In certe situazioni i confini non sono ben netti ma mentre è concesso ad un  fisioterapista dare consigli sulla ginnastica (e nessun nostro collega va a contestarlo) non è assolutamente concesso ad un nostro collega improvvisarsi manipolatore e se così fosse farebbero bene i fisioterapisti a reclamare un corretto approccio professionale. Così come il medico ha l’umiltà di non addentrarsi nei dettagli di un programma di attività fisica seppur a scopi salutistici, un insegnante di educazione fisica non deve avere la presunzione di determinare i tempi di passaggio di un paziente-allievo dalla terapia alla normalità. E’ anche vero che questo passaggio non si concretizza in un  giorno solo ma con gradualità ma è pur certamente vero che in certe fasi del ritorno alla normalità l’attività fisica più che sconsigliata può essere decisamente vietata.

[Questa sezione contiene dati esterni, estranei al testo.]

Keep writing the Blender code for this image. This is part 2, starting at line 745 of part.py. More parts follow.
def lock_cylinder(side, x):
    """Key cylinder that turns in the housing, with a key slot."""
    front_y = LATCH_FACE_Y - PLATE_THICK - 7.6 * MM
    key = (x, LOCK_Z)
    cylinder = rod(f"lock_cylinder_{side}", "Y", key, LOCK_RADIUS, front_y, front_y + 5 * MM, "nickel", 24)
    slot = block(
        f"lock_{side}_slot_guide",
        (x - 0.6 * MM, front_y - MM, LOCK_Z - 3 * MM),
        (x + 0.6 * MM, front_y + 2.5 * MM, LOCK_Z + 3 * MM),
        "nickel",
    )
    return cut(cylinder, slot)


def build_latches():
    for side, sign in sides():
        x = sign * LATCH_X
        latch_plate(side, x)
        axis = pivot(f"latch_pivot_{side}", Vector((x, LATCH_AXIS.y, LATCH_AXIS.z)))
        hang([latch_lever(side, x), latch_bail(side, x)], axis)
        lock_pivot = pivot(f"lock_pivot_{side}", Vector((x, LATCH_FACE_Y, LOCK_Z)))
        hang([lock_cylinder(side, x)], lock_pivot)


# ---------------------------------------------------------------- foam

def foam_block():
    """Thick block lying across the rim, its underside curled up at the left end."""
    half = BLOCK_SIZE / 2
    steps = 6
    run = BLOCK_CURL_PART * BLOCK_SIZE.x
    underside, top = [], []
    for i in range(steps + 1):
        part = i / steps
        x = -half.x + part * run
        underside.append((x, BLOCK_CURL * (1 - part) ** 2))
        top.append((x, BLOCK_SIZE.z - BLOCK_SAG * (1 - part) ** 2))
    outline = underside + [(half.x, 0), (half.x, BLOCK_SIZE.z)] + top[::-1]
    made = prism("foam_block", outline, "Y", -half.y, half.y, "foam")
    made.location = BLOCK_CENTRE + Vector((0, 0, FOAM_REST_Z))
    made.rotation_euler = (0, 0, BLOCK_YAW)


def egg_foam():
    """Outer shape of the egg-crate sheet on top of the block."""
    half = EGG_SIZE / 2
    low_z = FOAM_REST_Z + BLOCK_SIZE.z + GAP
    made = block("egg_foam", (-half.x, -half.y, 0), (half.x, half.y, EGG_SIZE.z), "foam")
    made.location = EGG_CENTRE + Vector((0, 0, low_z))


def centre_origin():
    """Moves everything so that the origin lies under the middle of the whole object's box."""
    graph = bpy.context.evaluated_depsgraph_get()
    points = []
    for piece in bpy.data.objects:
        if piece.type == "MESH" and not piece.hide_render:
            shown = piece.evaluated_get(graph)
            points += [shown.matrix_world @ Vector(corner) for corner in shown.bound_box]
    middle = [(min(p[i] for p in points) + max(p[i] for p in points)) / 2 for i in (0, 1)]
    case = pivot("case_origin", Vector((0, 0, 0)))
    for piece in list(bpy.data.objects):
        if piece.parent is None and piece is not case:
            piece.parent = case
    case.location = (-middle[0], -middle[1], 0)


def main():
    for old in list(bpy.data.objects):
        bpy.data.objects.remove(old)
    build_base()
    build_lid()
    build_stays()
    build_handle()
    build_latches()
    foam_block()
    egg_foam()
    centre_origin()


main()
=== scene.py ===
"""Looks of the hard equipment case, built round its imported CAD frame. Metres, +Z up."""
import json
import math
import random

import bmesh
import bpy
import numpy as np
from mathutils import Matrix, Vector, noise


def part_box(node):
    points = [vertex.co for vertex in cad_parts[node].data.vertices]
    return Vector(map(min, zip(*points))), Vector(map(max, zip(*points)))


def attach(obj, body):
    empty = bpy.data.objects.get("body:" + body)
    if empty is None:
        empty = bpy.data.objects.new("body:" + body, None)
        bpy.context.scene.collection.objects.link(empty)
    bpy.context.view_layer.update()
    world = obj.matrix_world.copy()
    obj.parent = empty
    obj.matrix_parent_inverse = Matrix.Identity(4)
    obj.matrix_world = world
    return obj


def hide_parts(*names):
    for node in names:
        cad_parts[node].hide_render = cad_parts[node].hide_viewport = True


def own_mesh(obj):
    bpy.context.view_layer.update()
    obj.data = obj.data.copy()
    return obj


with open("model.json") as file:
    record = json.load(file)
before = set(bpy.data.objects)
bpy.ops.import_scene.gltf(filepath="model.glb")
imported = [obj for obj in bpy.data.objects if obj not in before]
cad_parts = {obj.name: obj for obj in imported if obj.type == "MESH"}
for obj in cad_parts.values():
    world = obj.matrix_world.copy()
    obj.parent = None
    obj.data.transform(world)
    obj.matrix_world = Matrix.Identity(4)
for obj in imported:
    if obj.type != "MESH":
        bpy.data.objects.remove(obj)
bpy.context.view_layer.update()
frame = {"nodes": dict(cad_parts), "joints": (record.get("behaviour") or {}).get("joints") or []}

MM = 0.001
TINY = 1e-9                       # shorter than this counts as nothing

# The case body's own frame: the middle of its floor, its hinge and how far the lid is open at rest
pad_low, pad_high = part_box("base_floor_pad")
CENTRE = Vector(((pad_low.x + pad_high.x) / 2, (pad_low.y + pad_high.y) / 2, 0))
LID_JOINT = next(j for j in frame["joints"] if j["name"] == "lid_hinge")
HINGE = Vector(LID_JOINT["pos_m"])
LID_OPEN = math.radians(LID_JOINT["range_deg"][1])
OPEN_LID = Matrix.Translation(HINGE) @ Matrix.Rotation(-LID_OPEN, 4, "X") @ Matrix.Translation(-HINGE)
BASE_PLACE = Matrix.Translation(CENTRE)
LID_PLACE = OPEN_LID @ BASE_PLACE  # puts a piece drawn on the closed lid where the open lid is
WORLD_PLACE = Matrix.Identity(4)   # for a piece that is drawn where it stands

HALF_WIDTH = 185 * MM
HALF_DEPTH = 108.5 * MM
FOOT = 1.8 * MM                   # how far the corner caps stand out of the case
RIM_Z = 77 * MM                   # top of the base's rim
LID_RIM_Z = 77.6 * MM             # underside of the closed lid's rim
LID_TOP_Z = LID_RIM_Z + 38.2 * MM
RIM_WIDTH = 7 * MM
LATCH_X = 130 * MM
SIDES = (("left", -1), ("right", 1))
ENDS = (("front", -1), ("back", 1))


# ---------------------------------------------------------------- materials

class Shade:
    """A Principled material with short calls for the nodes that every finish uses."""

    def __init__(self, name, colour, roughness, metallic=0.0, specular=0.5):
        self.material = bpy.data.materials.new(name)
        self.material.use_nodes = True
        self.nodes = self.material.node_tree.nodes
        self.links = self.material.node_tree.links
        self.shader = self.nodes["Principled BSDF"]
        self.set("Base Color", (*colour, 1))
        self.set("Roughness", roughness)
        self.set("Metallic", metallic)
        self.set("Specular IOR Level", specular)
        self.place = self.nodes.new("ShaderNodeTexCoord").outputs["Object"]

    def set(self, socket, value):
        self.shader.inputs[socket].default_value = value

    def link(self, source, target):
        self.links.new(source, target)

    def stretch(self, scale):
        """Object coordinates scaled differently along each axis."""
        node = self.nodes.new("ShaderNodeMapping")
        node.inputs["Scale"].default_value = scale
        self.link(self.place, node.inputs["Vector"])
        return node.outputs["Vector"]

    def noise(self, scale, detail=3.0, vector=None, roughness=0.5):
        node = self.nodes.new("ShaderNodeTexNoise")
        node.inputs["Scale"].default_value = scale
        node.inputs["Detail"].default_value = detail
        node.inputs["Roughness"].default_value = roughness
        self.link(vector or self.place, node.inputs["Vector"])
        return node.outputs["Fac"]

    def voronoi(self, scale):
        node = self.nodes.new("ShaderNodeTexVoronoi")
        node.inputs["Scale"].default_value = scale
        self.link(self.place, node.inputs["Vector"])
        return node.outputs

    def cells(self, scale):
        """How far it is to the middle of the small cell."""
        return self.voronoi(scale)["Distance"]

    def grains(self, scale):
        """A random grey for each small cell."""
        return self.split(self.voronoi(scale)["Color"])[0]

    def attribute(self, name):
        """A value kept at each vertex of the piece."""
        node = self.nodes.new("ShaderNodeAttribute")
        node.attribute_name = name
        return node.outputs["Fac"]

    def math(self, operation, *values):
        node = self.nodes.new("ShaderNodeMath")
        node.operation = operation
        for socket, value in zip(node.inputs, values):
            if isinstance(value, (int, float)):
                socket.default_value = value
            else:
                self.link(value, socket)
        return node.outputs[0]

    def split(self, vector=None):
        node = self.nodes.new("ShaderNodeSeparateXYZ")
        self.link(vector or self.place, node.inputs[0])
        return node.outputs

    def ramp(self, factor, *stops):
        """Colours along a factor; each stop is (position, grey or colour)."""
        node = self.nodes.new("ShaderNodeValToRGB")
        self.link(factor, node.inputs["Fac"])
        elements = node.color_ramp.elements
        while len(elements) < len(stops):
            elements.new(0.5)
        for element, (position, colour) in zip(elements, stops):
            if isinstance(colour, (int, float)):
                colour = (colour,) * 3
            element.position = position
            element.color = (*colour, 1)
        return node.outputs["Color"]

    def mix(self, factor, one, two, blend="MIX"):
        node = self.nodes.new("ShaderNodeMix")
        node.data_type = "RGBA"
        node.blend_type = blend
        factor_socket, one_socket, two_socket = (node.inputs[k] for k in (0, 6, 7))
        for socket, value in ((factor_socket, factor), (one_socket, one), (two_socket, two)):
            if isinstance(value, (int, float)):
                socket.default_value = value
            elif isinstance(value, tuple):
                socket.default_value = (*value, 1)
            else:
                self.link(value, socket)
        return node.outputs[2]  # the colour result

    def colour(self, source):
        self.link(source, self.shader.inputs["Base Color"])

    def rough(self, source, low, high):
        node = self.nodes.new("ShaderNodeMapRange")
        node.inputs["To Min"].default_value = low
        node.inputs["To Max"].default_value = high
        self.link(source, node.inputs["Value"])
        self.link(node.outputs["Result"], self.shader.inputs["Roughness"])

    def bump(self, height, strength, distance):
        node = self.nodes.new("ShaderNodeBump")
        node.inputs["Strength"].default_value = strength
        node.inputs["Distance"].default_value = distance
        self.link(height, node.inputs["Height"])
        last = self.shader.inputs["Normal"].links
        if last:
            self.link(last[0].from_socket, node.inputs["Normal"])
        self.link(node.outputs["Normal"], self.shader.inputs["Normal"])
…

Idealmente il coordinatore di questi passaggi può essere proprio il medico di base che è la figura che istituzionalmente indirizza verso i vari specialisti. Per certi versi anche il consulente dell’attività motoria è uno specialista, uno specialista della “normalità” ma pur sempre uno specialista, come specialista della “normalità” deve sincerarsi che in quel momento il paziente più che paziente possa essere chiamato allievo. Finché siamo costretti a chiamarlo paziente dobbiamo essere assolutamente certi che il nostro intervento abbia anche la benedizione del medico, il quale può certamente consigliare un piano di attività fisica anche in presenza di certe patologie, soprattutto quando queste sono in fase cronica e piuttosto stabilizzata. Tipico il caso dell’artrosi nel quale il medico spedisce con grande entusiasmo il paziente dal tecnico di attività motoria. Il medico decide che serve l’attività motoria, il tecnico decide “quale” attività motoria proporre e come condurla.